Look below for the line containing "for name, shape" and the line containing "for corner in"; repeat exactly those two lines and all lines between them, and nothing else.
** start **
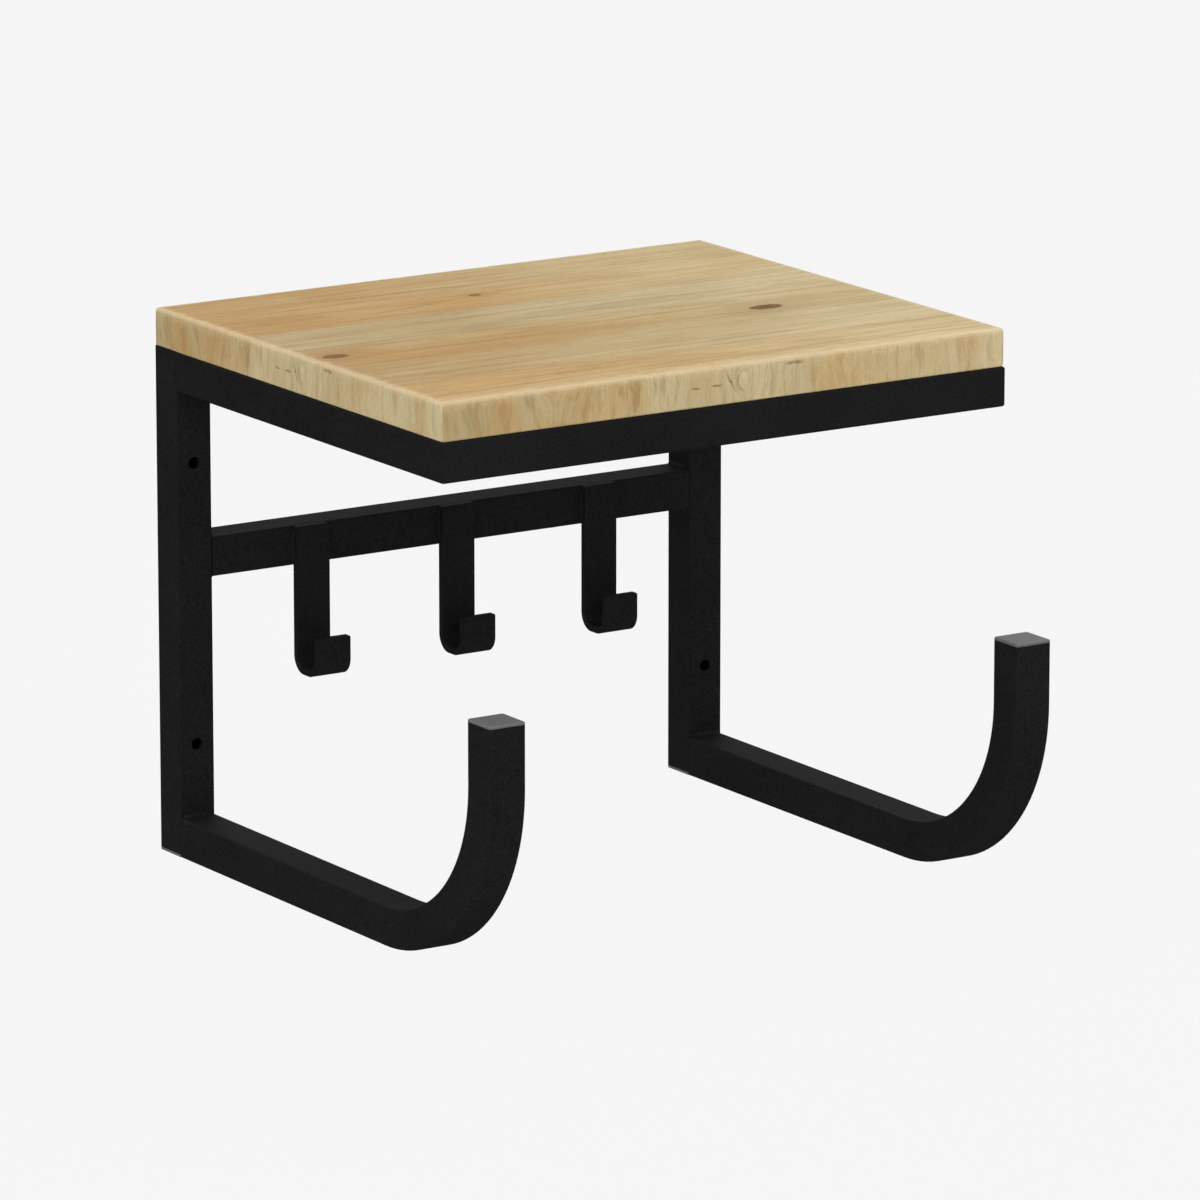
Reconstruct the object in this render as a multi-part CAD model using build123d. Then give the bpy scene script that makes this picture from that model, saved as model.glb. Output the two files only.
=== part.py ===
from build123d import *
import os

# Bicycle wall rack: a welded square-tube frame that carries a wooden shelf, two long
# upturned hooks for the bicycle and three small strap hooks below the shelf.
#
# Frame: the origin is the centre of the four wall screw holes, on the wall plane.
# +X runs along the wall to the right of a person facing the rack, +Y points into the
# wall and +Z is up. The whole rack is on the -Y side of the wall plane.
# All sizes are in millimetres.

os.makedirs("parts", exist_ok=True)

# ---------------------------------------------------------------- driving dimensions
tube = 18.0                      # outer side of the square tube
wall = 1.5                       # thickness of the tube's wall
corner = 1.2                     # outer corner radius of the tube

shelf_width = 16.0 * tube
shelf_depth = 240.0
board_thickness = 17.0
board_edge_radius = 2.0          # upper arrises and upright corners
board_underside_chamfer = 0.6

crossbar_drop = 4.75 * tube      # shelf frame's top face down to the crossbar's top face
frame_height = 12.75 * tube      # shelf frame's top face down to the uprights' lower ends

bike_hook_reach = 15.375 * tube  # wall to the outer face of the upturned end
bike_hook_bend = 4.25 * tube     # bend radius at the tube's centreline
bike_hook_tip_drop = 6.375 * tube    # shelf frame's top face down to the hook's tip

hole_radius = 2.75               # clearance for a 5 mm wall screw
hole_drop = 51.0                 # shelf frame's top face down to the upper wall holes
hole_pitch = 127.5               # upper wall holes down to the lower ones

strap_width = 17.0               # small hooks: bent flat strap
strap_thickness = 3.0
strap_bend = 5.0                 # inner bend radius
strap_pitch = 76.0               # from one small hook to the next
strap_drop = 66.5                # crossbar's top face down to the lowest point
strap_reach = 20.5               # crossbar's front face out to the tip's front face
strap_tip_height = 18.5          # lowest point up to the top of the tip
strap_tip_round = 1.0            # rounding of the strap's corners at both ends

plug_head = 1.5                  # end plugs: thickness of the head
plug_round = 0.8                 # rounding of the head's outer edge
plug_seam = 0.25                 # chamfer that shows where the head meets the tube
plug_body = 12.6                 # side of the hollow body inside the tube
plug_skin = 1.6                  # wall thickness of the body
plug_depth = 13.0                # length of the body inside the tube
plug_rib = 1.2                   # height of each rib
plug_rib_count = 3

screw_radius = 2.0               # wood screws that hold the board from below
screw_length = 30.0              # under the head
screw_point = 3.0                # length of the tapered point
screw_point_radius = 0.3         # at the very tip
screw_head_radius = 4.0
screw_head_height = 2.0
screw_head_round = 1.2
screw_clearance = 0.25           # around the screw, in the side rail's walls
recess_length = 4.4              # cross recess in the screw's head
recess_width = 1.1
recess_depth = 1.4
front_screw_inset = 45.0         # board's front edge back to the front screws
rear_screw_inset = 60.0          # wall to the rear screws

overshoot = 1.0                  # how far a cutter runs past the face it opens

# ---------------------------------------------------------------- places
half_tube = tube / 2
bore = tube - 2 * wall
frame_top = hole_drop + hole_pitch / 2
frame_bottom = frame_top - frame_height
upright_x = shelf_width / 2 - half_tube
wall_tube_y = -half_tube
upright_front_y = -tube
front_rail_y = half_tube - shelf_depth
rail_z = frame_top - half_tube
crossbar_top = frame_top - crossbar_drop
crossbar_z = crossbar_top - half_tube
arm_z = frame_bottom + half_tube
hook_end_y = half_tube - bike_hook_reach
hook_tube_end_z = frame_top - bike_hook_tip_drop - plug_head
screw_seat = frame_top - tube
sides = {"left": -1, "right": 1}
screw_rows = {"front": front_screw_inset - shelf_depth, "rear": -rear_screw_inset}


# ---------------------------------------------------------------- shared shapes
def tube_section():
    """Hollow square section with rounded outer corners, centred on the origin."""
    return RectangleRounded(tube, tube, corner) - Rectangle(bore, bore)


def straight_tube(start, end):
    """Square tube with its centreline from start to end, along one axis."""
    run = Vector(*end) - Vector(*start)
    return extrude(Plane(origin=start, z_dir=run) * tube_section(), amount=run.length)


def upright_rod(x, y, bottom, top, radius):
    """Cylinder along Z between two heights."""
    return Pos(x, y, (bottom + top) / 2) * Cylinder(radius, top - bottom)


def mitre_plane(side):
    """Upright plane that cuts one front corner of the shelf frame at 45 degrees.

    Its normal points to the front rail's side."""
    outer_corner = (side * shelf_width / 2, -shelf_depth, rail_z)
    return Plane(origin=outer_corner, z_dir=(-side, -1, 0))


# ---------------------------------------------------------------- wooden board
def shelf_board():
    """Board with eased edges and blind pilot holes for the screws below it."""
    board = Box(shelf_width, shelf_depth, board_thickness)
    board = Pos(0, -shelf_depth / 2, frame_top + board_thickness / 2) * board
    eased = board.edges().filter_by(Axis.Z) + board.edges().group_by(Axis.Z)[-1]
    board = fillet(eased, board_edge_radius)
    board = chamfer(board.edges().group_by(Axis.Z)[0], board_underside_chamfer)
    pilot_bottom = frame_top - overshoot
    pilot_top = screw_seat + screw_length
    for side in sides.values():
        for y in screw_rows.values():
            board -= upright_rod(side * upright_x, y, pilot_bottom, pilot_top, screw_radius)
    return board


# ---------------------------------------------------------------- frame tubes
def upright(side):
    """Wall tube from the board's underside down to its foot plug, with two screw holes."""
    x = side * upright_x
    bar = straight_tube((x, wall_tube_y, frame_bottom + plug_head), (x, wall_tube_y, frame_top))
    drill = Rot(90, 0, 0) * Cylinder(hole_radius, tube + 2 * overshoot)
    for z in (-hole_pitch / 2, hole_pitch / 2):
        bar -= Pos(x, wall_tube_y, z) * drill
    return bar


def wall_rail(z):
    """Tube between the two uprights, flush with their front and back faces."""
    end_x = upright_x - half_tube
    return straight_tube((-end_x, wall_tube_y, z), (end_x, wall_tube_y, z))


def front_rail():
    """Front tube of the shelf frame, mitred at both ends."""
    end_x = shelf_width / 2
    rail = straight_tube((-end_x, front_rail_y, rail_z), (end_x, front_rail_y, rail_z))
    for side in sides.values():
        rail = split(rail, bisect_by=mitre_plane(side), keep=Keep.TOP)
    return rail


def side_rail(side):
    """Side tube of the shelf frame, from the upright to the front mitre."""
    x = side * upright_x
    rail = straight_tube((x, upright_front_y, rail_z), (x, -shelf_depth, rail_z))
    rail = split(rail, bisect_by=mitre_plane(side), keep=Keep.BOTTOM)
    hole_bottom = screw_seat - overshoot
    hole_top = frame_top + overshoot
    for y in screw_rows.values():
        rail -= upright_rod(x, y, hole_bottom, hole_top, screw_radius + screw_clearance)
    return rail


# ---------------------------------------------------------------- hooks
def bike_hook(side):
    """Bent tube from the upright's front face out to the upturned end."""
    x = side * upright_x
    route = FilletPolyline(
        (x, upright_front_y, arm_z),
        (x, hook_end_y, arm_z),
        (x, hook_end_y, hook_tube_end_z),
        radius=bike_hook_bend,
    )
    return sweep(Plane(origin=route @ 0, z_dir=route % 0) * tube_section(), path=route)


def small_hook(x):
    """Flat strap on the crossbar's front face, bent forwards and up at its lower end."""
    half = strap_thickness / 2
    back_y = upright_front_y - half
    tip_y = upright_front_y - strap_reach + half
    lowest = crossbar_top - strap_drop
    route = FilletPolyline(
        (x, back_y, crossbar_top),
        (x, back_y, lowest + half),
        (x, tip_y, lowest + half),
        (x, tip_y, lowest + strap_tip_height),
        radius=strap_bend + half,
    )
    section = Plane(origin=route @ 0, x_dir=(1, 0, 0), z_dir=route % 0)
    strap = sweep(section * Rectangle(strap_width, strap_thickness), path=route)
    end_corners = strap.edges().filter_by(Axis.Y).group_by(Edge.length)[0]
    return fillet(end_corners, strap_tip_round)


# ---------------------------------------------------------------- plugs and screws
def end_plug():
    """Ribbed plastic plug: its head stands on Z = 0 and its hollow body hangs below."""
    head = Pos(0, 0, plug_head / 2) * Box(tube, tube, plug_head)
    head = fillet(head.edges().filter_by(Axis.Z), corner)
    head = fillet(head.edges().group_by(Axis.Z)[-1], plug_round)
    head = chamfer(head.edges().group_by(Axis.Z)[0], plug_seam)
    hollow = Rectangle(plug_body - 2 * plug_skin, plug_body - 2 * plug_skin)
    plug = head + extrude(Rectangle(plug_body, plug_body) - hollow, amount=-plug_depth)
    rib = extrude(Rectangle(bore, bore) - hollow, amount=plug_rib)
    for index in range(plug_rib_count):
        plug += Pos(0, 0, -plug_depth * (index + 1) / (plug_rib_count + 1)) * rib
    return plug


def board_screw(x, y):
    """Pan-head wood screw that passes up through a side rail into the board."""
    point_z = screw_seat + screw_length - screw_point
    shank = upright_rod(x, y, screw_seat, point_z, screw_radius)
    point = Cone(screw_radius, screw_point_radius, screw_point)
    head_z = screw_seat - screw_head_height
    head = upright_rod(x, y, head_z, screw_seat, screw_head_radius)
    head = fillet(head.edges().group_by(Axis.Z)[0], screw_head_round)
    recess = Box(recess_length, recess_width, recess_depth)
    recess += Box(recess_width, recess_length, recess_depth)
    screw = head + shank + Pos(x, y, point_z + screw_point / 2) * point
    return screw - Pos(x, y, head_z + recess_depth / 2) * recess


# ---------------------------------------------------------------- the assembly
nodes = {
    "shelf_board": shelf_board(),
    "front_rail": front_rail(),
    "rear_rail": wall_rail(rail_z),
    "crossbar": wall_rail(crossbar_z),
}
for side_name, side in sides.items():
    x = side * upright_x
    hook_end = Pos(x, hook_end_y, hook_tube_end_z)
    upright_end = Pos(x, wall_tube_y, frame_bottom + plug_head)
    nodes[f"{side_name}_upright"] = upright(side)
    nodes[f"{side_name}_side_rail"] = side_rail(side)
    nodes[f"{side_name}_bike_hook"] = bike_hook(side)
    nodes[f"{side_name}_hook_tip_plug"] = hook_end * end_plug()
    nodes[f"{side_name}_upright_foot_plug"] = upright_end * Rot(180, 0, 0) * end_plug()
    for row_name, y in screw_rows.items():
        nodes[f"{row_name}_{side_name}_board_screw"] = board_screw(x, y)
for hook_name, place in (("left", -1), ("middle", 0), ("right", 1)):
    nodes[f"{hook_name}_small_hook"] = small_hook(place * strap_pitch)

for name, shape in nodes.items():
    export_step(shape, f"parts/{name}.step")
    print(f"{name}: {len(shape.solids())} solid, {shape.volume:.1f} mm3")
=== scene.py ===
import math
import random

import bmesh
import bpy
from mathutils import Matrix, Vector


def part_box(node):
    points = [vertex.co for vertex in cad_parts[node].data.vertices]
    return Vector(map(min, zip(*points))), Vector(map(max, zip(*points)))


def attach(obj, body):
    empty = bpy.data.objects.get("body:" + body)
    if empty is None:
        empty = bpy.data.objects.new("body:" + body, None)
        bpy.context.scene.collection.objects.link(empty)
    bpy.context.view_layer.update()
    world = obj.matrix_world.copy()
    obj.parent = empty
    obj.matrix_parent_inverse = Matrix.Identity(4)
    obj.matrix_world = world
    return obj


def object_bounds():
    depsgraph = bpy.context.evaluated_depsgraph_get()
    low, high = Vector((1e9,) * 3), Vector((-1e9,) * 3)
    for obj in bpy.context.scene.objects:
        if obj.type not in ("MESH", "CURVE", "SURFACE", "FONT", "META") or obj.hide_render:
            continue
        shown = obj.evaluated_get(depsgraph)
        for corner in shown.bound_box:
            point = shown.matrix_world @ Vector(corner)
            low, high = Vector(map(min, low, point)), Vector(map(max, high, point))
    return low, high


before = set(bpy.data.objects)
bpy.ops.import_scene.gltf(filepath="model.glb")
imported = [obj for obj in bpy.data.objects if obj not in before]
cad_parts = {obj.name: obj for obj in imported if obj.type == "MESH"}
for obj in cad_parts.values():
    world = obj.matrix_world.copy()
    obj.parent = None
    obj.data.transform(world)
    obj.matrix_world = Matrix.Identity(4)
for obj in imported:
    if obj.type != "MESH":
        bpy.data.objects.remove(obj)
cad_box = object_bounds()

# Sizes are in metres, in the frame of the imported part: +X to the right along the wall,
# +Y into the wall, +Z up, with the origin between the four wall screw holes.
MM = 0.001


# ---------------------------------------------------------------- camera
VIEW_AZIMUTH = -32.8        # degrees, 0 looks straight at the wall
VIEW_ELEVATION = 13.35      # degrees above the horizon
VIEW_DISTANCE = 3.917
LENS = 268.0                # long lens: the rack fills the frame from that distance
SENSOR = 36.0
FAR_CLIP = 200.0


def make_camera():
    """Camera at the viewing angle and distance, aimed at the middle of the rack."""
    low, high = cad_box
    centre = (low + high) / 2
    azimuth = math.radians(VIEW_AZIMUTH)
    elevation = math.radians(VIEW_ELEVATION)
    back = Vector((
        math.sin(azimuth) * math.cos(elevation),
        -math.cos(azimuth) * math.cos(elevation),
        math.sin(elevation),
    ))
    data = bpy.data.cameras.new("camera")
    data.lens = LENS
    data.sensor_width = SENSOR
    data.clip_end = FAR_CLIP
    camera = bpy.data.objects.new("camera", data)
    bpy.context.scene.collection.objects.link(camera)
    camera.location = centre + back * VIEW_DISTANCE
    camera.rotation_mode = "QUATERNION"
    camera.rotation_quaternion = (-back).to_track_quat("-Z", "Y")
    bpy.context.scene.camera = camera


make_camera()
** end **
TASK SOLUTION:
for name, shape in nodes.items():
    export_step(shape, f"parts/{name}.step")
    print(f"{name}: {len(shape.solids())} solid, {shape.volume:.1f} mm3")
=== scene.py ===
import math
import random

import bmesh
import bpy
from mathutils import Matrix, Vector


def part_box(node):
    points = [vertex.co for vertex in cad_parts[node].data.vertices]
    return Vector(map(min, zip(*points))), Vector(map(max, zip(*points)))


def attach(obj, body):
    empty = bpy.data.objects.get("body:" + body)
    if empty is None:
        empty = bpy.data.objects.new("body:" + body, None)
        bpy.context.scene.collection.objects.link(empty)
    bpy.context.view_layer.update()
    world = obj.matrix_world.copy()
    obj.parent = empty
    obj.matrix_parent_inverse = Matrix.Identity(4)
    obj.matrix_world = world
    return obj


def object_bounds():
    depsgraph = bpy.context.evaluated_depsgraph_get()
    low, high = Vector((1e9,) * 3), Vector((-1e9,) * 3)
    for obj in bpy.context.scene.objects:
        if obj.type not in ("MESH", "CURVE", "SURFACE", "FONT", "META") or obj.hide_render:
            continue
        shown = obj.evaluated_get(depsgraph)
        for corner in shown.bound_box:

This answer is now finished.